Giorgia Meloni, l’alternativa del diavolo

by Enrico Ciccarelli

Giorgia Meloni, al netto dei sarcarmi e dei rap, è un’esponente politica importante a livello italiano ed europeo, visto che presiede l’Ecr, il partito dei Conservatori e Riformisti, del cui gruppo Raffaele Fitto è il presidente al Parlamento Europeo.
Intende collocare il suo partito, Fratelli d’Italia, all’opposizione del neonato Governo Draghi, considerato un Governo dominato dal Pd. Una scelta legittima, direi persino opportuna per evitare un unanimismo poco consono a una democrazia. Ma una scelta insidiosa.

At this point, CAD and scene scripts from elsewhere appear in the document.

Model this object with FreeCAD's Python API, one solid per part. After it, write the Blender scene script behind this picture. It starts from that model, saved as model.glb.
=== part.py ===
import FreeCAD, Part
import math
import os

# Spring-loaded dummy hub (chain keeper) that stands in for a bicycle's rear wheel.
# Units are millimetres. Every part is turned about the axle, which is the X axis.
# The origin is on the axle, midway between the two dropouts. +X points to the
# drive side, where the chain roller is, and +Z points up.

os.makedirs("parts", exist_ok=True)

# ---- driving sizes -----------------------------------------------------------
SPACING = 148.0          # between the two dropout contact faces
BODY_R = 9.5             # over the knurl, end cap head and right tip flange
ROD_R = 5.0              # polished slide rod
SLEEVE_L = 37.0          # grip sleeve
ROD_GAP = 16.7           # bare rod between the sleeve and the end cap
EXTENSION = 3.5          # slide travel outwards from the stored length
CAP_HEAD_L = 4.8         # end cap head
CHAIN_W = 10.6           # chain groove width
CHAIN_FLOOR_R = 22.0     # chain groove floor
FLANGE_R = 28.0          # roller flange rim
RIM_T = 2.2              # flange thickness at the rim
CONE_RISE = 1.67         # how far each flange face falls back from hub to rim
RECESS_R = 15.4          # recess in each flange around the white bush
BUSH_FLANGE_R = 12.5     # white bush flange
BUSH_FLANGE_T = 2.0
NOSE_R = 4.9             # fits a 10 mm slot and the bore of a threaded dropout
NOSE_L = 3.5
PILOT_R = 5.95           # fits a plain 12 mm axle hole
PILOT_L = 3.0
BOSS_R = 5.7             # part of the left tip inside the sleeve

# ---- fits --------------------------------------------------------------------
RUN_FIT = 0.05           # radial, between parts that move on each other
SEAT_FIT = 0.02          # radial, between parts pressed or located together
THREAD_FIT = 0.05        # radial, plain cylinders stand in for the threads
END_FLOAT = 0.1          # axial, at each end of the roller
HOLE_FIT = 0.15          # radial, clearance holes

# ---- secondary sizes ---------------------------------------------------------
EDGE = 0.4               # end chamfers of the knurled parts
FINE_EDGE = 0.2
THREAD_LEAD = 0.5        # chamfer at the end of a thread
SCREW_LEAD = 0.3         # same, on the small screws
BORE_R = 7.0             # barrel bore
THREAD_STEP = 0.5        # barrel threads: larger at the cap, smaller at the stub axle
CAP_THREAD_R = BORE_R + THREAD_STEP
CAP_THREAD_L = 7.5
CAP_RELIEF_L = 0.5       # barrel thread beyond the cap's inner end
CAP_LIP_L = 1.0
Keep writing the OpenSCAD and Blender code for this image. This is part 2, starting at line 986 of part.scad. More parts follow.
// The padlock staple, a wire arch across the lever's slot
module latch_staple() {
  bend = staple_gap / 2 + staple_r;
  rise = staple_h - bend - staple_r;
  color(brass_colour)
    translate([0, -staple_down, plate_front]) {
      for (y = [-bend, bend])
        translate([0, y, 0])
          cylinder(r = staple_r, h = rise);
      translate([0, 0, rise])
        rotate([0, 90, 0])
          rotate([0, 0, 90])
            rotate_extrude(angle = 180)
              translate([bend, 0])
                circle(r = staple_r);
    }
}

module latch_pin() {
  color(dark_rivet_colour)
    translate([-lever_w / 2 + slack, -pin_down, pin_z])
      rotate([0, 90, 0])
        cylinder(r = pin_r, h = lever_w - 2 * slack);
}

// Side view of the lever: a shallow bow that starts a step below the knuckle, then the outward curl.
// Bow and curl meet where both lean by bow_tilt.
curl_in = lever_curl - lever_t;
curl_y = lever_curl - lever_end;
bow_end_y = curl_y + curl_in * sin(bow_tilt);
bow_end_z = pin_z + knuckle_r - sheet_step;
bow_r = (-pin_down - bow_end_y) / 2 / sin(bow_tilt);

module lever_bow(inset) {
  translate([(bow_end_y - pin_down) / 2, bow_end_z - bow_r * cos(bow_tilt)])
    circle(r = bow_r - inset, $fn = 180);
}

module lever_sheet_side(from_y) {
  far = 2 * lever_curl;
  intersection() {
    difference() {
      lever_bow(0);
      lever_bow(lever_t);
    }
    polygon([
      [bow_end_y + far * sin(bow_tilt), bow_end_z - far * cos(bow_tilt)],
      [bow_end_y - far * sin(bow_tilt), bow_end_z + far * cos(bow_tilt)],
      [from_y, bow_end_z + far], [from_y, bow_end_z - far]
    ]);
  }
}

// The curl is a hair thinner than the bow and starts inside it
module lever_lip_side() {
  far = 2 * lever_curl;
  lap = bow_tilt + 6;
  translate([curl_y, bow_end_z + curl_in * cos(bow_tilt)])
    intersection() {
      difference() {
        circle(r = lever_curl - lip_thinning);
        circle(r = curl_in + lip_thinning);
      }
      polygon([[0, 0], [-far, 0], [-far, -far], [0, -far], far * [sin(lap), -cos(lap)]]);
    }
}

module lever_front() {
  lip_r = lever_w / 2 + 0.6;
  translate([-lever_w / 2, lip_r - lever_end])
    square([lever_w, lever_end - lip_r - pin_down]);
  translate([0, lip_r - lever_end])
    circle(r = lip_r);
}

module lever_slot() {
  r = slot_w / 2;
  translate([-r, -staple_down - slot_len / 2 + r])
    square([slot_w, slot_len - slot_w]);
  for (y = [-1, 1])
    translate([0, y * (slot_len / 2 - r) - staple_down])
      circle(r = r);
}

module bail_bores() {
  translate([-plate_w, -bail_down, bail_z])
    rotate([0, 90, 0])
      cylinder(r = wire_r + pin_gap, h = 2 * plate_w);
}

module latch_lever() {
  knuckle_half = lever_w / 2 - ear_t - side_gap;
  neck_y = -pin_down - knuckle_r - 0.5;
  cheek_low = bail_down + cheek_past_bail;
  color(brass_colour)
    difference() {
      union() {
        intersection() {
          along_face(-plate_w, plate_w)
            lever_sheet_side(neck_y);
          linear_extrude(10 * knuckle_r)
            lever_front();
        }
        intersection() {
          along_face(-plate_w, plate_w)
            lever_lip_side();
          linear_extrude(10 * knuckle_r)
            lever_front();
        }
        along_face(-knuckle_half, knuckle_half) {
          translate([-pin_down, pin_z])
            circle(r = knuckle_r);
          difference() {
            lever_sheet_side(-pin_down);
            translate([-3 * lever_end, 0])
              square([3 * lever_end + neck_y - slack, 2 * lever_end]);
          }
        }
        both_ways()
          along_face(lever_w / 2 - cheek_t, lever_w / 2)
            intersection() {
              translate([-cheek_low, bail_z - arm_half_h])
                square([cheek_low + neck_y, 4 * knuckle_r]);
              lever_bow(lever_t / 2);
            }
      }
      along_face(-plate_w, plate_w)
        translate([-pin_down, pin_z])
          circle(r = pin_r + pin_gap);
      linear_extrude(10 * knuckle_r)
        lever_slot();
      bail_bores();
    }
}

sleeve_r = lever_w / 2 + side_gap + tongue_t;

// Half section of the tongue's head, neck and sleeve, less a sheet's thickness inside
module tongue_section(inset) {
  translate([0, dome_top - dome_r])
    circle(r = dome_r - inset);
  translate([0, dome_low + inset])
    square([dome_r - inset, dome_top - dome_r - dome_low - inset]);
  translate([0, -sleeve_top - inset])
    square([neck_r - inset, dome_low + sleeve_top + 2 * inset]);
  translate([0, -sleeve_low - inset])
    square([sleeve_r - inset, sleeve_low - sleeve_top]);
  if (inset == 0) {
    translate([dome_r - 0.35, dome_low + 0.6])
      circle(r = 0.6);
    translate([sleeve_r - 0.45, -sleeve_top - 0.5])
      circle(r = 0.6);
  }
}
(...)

Non perché Fratelli d’Italia resterà isolato; oltre al solitario voto contrario di Nicola Fratoianni, credo che saranno decine i parlamentari Cinquestelle che non voteranno la fiducia, in vista di una scissione che sembra inevitabile. E nemmeno perché la scelta possa essere perdente sul piano dei consensi; è al contrario probabile che i sondaggi facciano registrare un’impennata di consensi.

Il problema è che davanti a Giorgia Meloni, come è stato per Giorgio Almirante e per Gianfranco Fini, c’è il bivio fra la ridotta missina riveduta e corretta, ossia il partito antisistema, pià o meno vagamente contaminato da nostalgie e fedi eversive, e il partito nazionalista che al nostro sistema politico è sempre mancato, e che ha trovato la sua più alta espressione europea nell’Union pour la Republique di Charles De Gaulle.
Anche in un Paese abituato a parlare molto male di se stesso come l’Italia, questo nazionalismo avrebbe un indubbio fascino e forse potrebbe compattare l’antico conservatorismo italiano, l’opposizione permanente a ciò che somiglia a comunismo, laicismo, progressismo, in declinazioni diverse dal liberalismo berlusconiano e dal secessionismo leghista.
Perché questa via sarebbe impedita, forse definitivamente, dal voto contrario al Governo Draghi? Perché qui non si tratta, come ai tempi di Monti, di mettere in sicurezza la finanza pubblica con una cura fiscale da cavallo: si tratta di salvare l’Italia da una emergenza sanitaria senza precedenti e dal rischio, che con il Governo Conte si era fatto altissimo, di mancare l’occasione di utilizzare in modo adeguato una gigantesca quantità di risorse, le ultime prima che le logiche dei mercati riprendano il sopravvento.

Benché quindi la Meloni parli intelligentemente di “opposizione patriottica”, si dica pronta a sostenere i provvedimenti utili al Paese e stia attenta a non spezzare il legame con i partner di centro destra, votare contro Draghi significa inevitabilmente puntare contro l’Italia; scommettere sul fallimento dell’ex-presidente della Bce significa inevitabilmente scommettere sul fallimento del Paese.
Meloni si trova di fronte a quella che Frederyck Forsyth chiamerebbe L’alternativa del diavolo. Ha modo di evitarla? Forse astenersi, lasciandosi le mani libere per decisioni caso per caso, sarebbe il partito migliore. Meno pagante sui social network, ma con un buon dividendo di lungimiranza e credibilità. È chiaro che Fratelli d’Italia non ha bisogno dei miei consigli. Deve solo decidere che quella che comincia questa settimana è l’ultima pagina di una vecchia vicenda o la prima di una nuova. Una valutazione che non è salutare sbagliare. Alla prossima.